Combine Transformations in a Sensible Order
Most interesting examples use more than one transformation. Consider \(g(x)=2(x-3)^2+1\). Start with the parent function \(f(x)=x^2\). The expression \((x-3)\) shifts the parabola right 3. The factor 2 outside the squared expression stretches it vertically, making it narrower. The +1 shifts it up 1. The vertex ends at \((3,1)\), and the graph opens upward.
Order matters most when you are calculating points, but for many graphing problems you can read the major features first. The vertex form of a quadratic, \(a(x-h)^2+k\), is a perfect example. The values \(h\) and \(k\) tell you the vertex: \((h,k)\). The value of \(a\) tells you whether the parabola opens up or down and whether it is stretched or compressed.
Try another example: \(q(x)=-|x+4|+2\). The parent function is \(f(x)=|x|\). The \(x+4\) shifts the graph left 4. The negative sign outside reflects it across the x-axis, so the V opens downward. The +2 shifts it up 2. The vertex is \((-4,2)\), and the graph drops away from that point on both sides.

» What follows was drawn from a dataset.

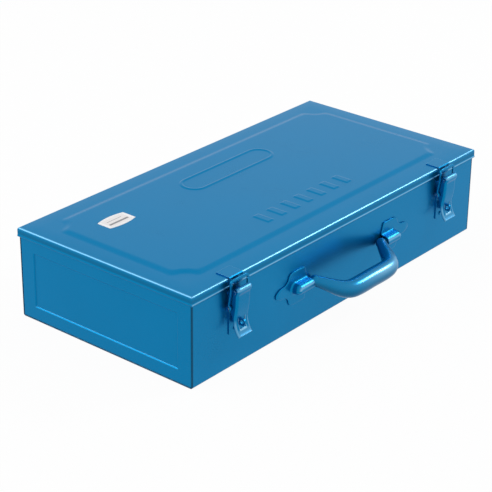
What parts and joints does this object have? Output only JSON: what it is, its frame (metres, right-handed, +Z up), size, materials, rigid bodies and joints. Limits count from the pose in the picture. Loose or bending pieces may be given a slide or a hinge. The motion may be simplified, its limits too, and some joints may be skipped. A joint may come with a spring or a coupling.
{
  "type": "tool box",
  "caption": "Flat blue enamelled steel tool box with a hinged pressed lid, draw latches with padlock staples, a swinging carry handle and a sliding tray inside.",
  "frame": {"origin": "centre of the underside of the box", "axes": "+X along the length to the right-hand end, -Y out of the front face with the latches, +Z up"},
  "size_m": [0.4128, 0.245, 0.0883],
  "materials": {
    "blue_enamel": "satin metallic blue enamel",
    "tray_enamel": "satin blue enamel",
    "bare_steel": "dull zinc plate",
    "label_paper": "satin"
  },
  "bodies": {
    "box": {"body_shell": "blue_enamel", "left_end_panel": "blue_enamel", "right_end_panel": "blue_enamel", "front_tray_ledge": "blue_enamel", "rear_tray_ledge": "blue_enamel", "left_hinge_body_leaf": "blue_enamel", "left_hinge_pin": "bare_steel", "left_handle_bracket": "blue_enamel", "left_latch_base": "blue_enamel", "left_padlock_staple": "blue_enamel", "left_latch_rivets": "bare_steel", "left_lever_pin": "bare_steel", "right_hinge_body_leaf": "blue_enamel", "right_hinge_pin": "bare_steel", "right_handle_bracket": "blue_enamel", "right_latch_base": "blue_enamel", "right_padlock_staple": "blue_enamel", "right_latch_rivets": "bare_steel", "right_lever_pin": "bare_steel"},
    "lid": {"lid_panel": "blue_enamel", "label_blank": "label_paper", "left_hinge_lid_leaf": "blue_enamel", "right_hinge_lid_leaf": "blue_enamel", "left_keeper": "blue_enamel", "right_keeper": "blue_enamel"},
    "left_lever_arm": {"left_lever": "blue_enamel", "left_link_pin": "bare_steel"},
    "left_link_frame": {"left_link": "blue_enamel"},
    "right_lever_arm": {"right_lever": "blue_enamel", "right_link_pin": "bare_steel"},
    "right_link_frame": {"right_link": "blue_enamel"},
    "handle": {"carry_handle": "blue_enamel"},
    "tray": {"tray_pan": "tray_enamel", "tray_long_divider": "tray_enamel", "tray_front_divider": "tray_enamel", "tray_rear_divider": "tray_enamel"}
  },
  "joints": [
    {"name": "lid_hinge", "type": "hinge", "parent": "box", "child": "lid", "pos_m": [0, 0.104, 0.077], "axis": [-1, 0, 0], "range_deg": [0, 180]},
    {"name": "left_lever_hinge", "type": "hinge", "parent": "box", "child": "left_lever_arm", "pos_m": [-0.152, -0.1069, 0.0745], "axis": [-1, 0, 0], "range_deg": [0, 135]},
    {"name": "left_link_hinge", "type": "hinge", "parent": "left_lever_arm", "child": "left_link_frame", "pos_m": [-0.152, -0.1032, 0.06], "axis": [-1, 0, 0], "range_deg": [-135, 0]},
    {"name": "right_lever_hinge", "type": "hinge", "parent": "box", "child": "right_lever_arm", "pos_m": [0.152, -0.1069, 0.0745], "axis": [-1, 0, 0], "range_deg": [0, 135]},
    {"name": "right_link_hinge", "type": "hinge", "parent": "right_lever_arm", "child": "right_link_frame", "pos_m": [0.152, -0.1032, 0.06], "axis": [-1, 0, 0], "range_deg": [-135, 0]},
    {"name": "handle_pivot", "type": "hinge", "parent": "box", "child": "handle", "pos_m": [0, -0.1052, 0.043], "axis": [-1, 0, 0], "range_deg": [-63, 101]},
    {"name": "tray_slide", "type": "slide", "parent": "box", "child": "tray", "axis": [1, 0, 0], "range_m": [0, 0.176]}
  ],
  "couplings": [
    {"joint": "left_link_hinge", "follows": "left_lever_hinge", "ratio": -1},
    {"joint": "right_link_hinge", "follows": "right_lever_hinge", "ratio": -1}
  ]
}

When a problem feels crowded, make a small transformation list. Identify the parent function. Mark inside changes. Mark outside changes. Then locate a key point such as a vertex, endpoint, intercept, or center. This keeps the process organized and makes mistakes easier to catch.
Common Mistakes Are Usually About Direction
The most common mistake is reversing horizontal shifts. A student sees \(f(x+5)\) and moves the graph right 5, even though it should move left 5. To check the direction, ask which x-value makes the inside expression match the parent input. If the parent’s key point happens at \(x=0\), then \(x+5=0\) gives \(x=-5\). That confirms a shift left.
Another common mistake is treating every number as a shift. In \(g(x)=3(x-2)^2\), the 3 is not a vertical shift. It is a vertical stretch. The graph moves right 2, but it does not move up 3. A shift is caused by addition or subtraction outside the function or inside the input. A stretch or compression is caused by multiplication.
Students also sometimes ignore the parent function’s natural restrictions. The square root parent \(f(x)=\sqrt{x}\) begins at \(x=0\). If it becomes \(g(x)=\sqrt{x-6}+1\), the starting point moves to \((6,1)\), and the domain begins at \(x=6\). Transformations can change the domain and range, so key points and endpoints matter.
Function transformations are powerful because they let you graph by understanding, not by guessing. A formula such as \(g(x)=-2f(x+1)-3\) may look busy at first, but each piece has a job: left 1, vertical stretch by 2, reflection across the x-axis, down 3. Once those moves are visible, the graph is no longer a surprise. It is the parent graph, carefully transformed.